Misener added that Amazon’s sales tax deal brokered with the state last fall resolved an impasse “in an amicable way” that was beneficial to all parties involved. Under the agreement, which awaits final passage in the state legislature, Amazon will begin collecting state sales taxes in 2014-unless a solution to the issue is passed at the federal level. 

Gov. Bill Haslam tours the Amazon facility. (Photo: Staff)

Calling the collection of online sales tax a “huge issue for our country,” Haslam said he hoped that federal lawmakers would realize that states should be allowed to make their own decisions regarding the issue.

“The legislation has to pass on the federal level, but it’s revenue that impacts states,” Haslam said. “So in some ways, there’s not a lot of ingrown incentive for a congressional representative or a senator to vote for that. But my argument would be that Washington, given the current situation to the deficit, is going to be sending less money to the states . if that’s true, then they owe it to us to let us make our own decisions about the tax that’s owed to us.”

Last November, Sen. Lamar Alexander co-introduced the Marketplace Fairness Act, which is supported by Amazon and would provide states with the option to collect sales taxes owed under current law from out-of-state businesses instead of relying on consumers to pay the taxes themselves-a process deemed as widely ineffective. Sen. Bob Corker is a co-sponsor of the bill.

Earlier in the day, Deputy Gov. Claude Ramsey said he did not think landing Amazon distribution centers in both Hamilton and Bradley counties would have been possible without granting the company a sales tax exemption for the first two years, a move estimated to amount to a loss of  $30 million a year in both local and state taxes. 

“They would not have come, I don’t think so,” Ramsey said. “It was not expressed as s deal-breaker, but it was part of the criteria to get them to look at us . If they had built in Georgia, we still wouldn’t have the $30 million in taxes, and we wouldn’t have all the jobs.”

Following the dedication ceremony, officials took a tour of the facility-covering the equivalent of more than 28 football fields’ worth of floor space. As workers sorted and organized packages to be sent across the nation, Haslam described his tour of the center as being an “eye-opener” to the way the retail world works today. 

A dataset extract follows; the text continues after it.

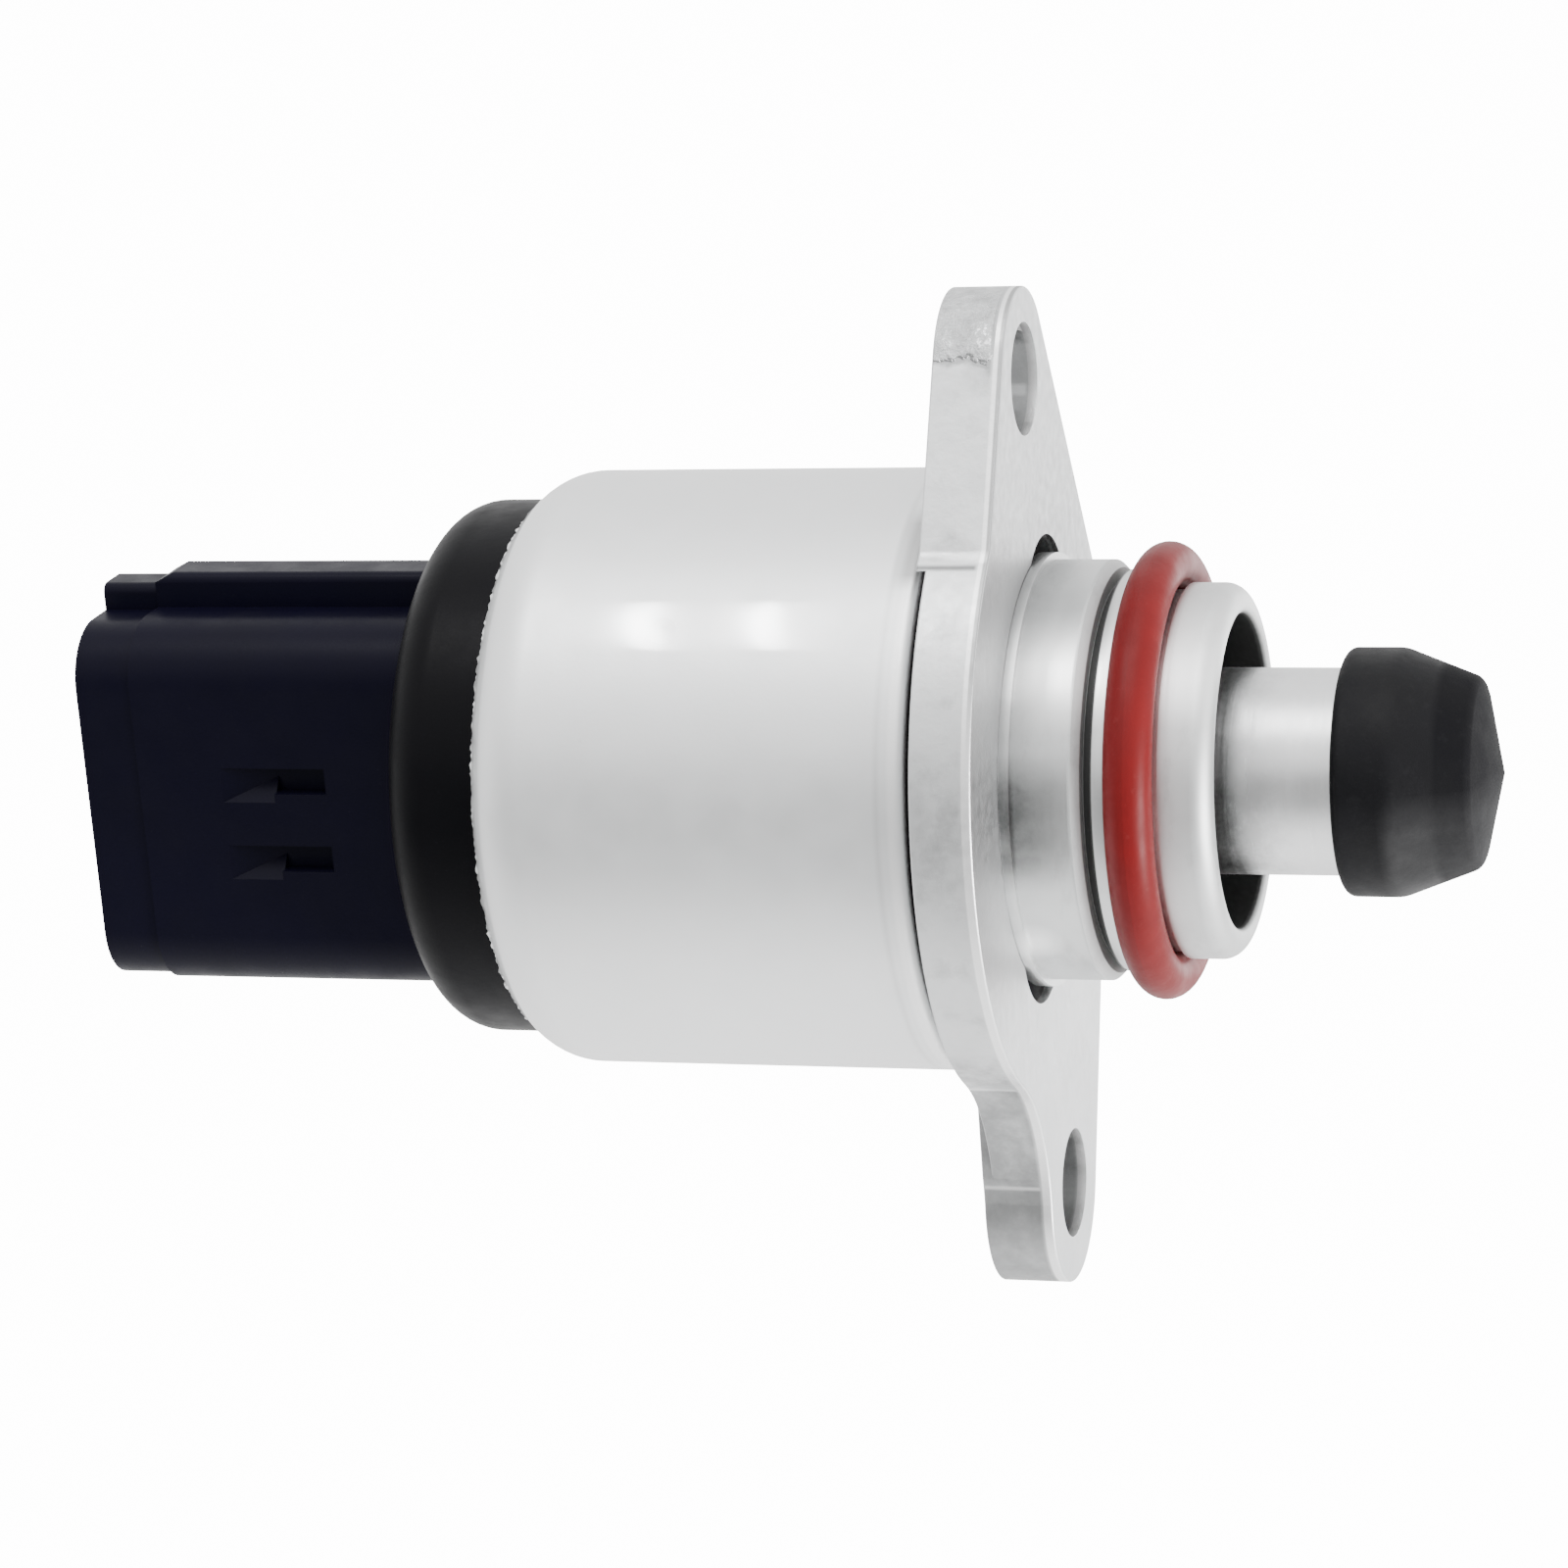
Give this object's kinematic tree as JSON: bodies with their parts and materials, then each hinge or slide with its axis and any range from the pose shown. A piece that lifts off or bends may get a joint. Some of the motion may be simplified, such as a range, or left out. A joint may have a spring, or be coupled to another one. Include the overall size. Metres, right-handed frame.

“It’s impressive to see the size of the facility, No. 1,” he said. “No. 2, the amount of product that will be delivered all over the country from Chattanooga, Tenn., [is impressive]. And finally, obviously, it’s an impressive number of jobs. I’m grateful for Amazon making the capital investment here and the number of people who will be employed here. And that number will continue to grow, obviously.”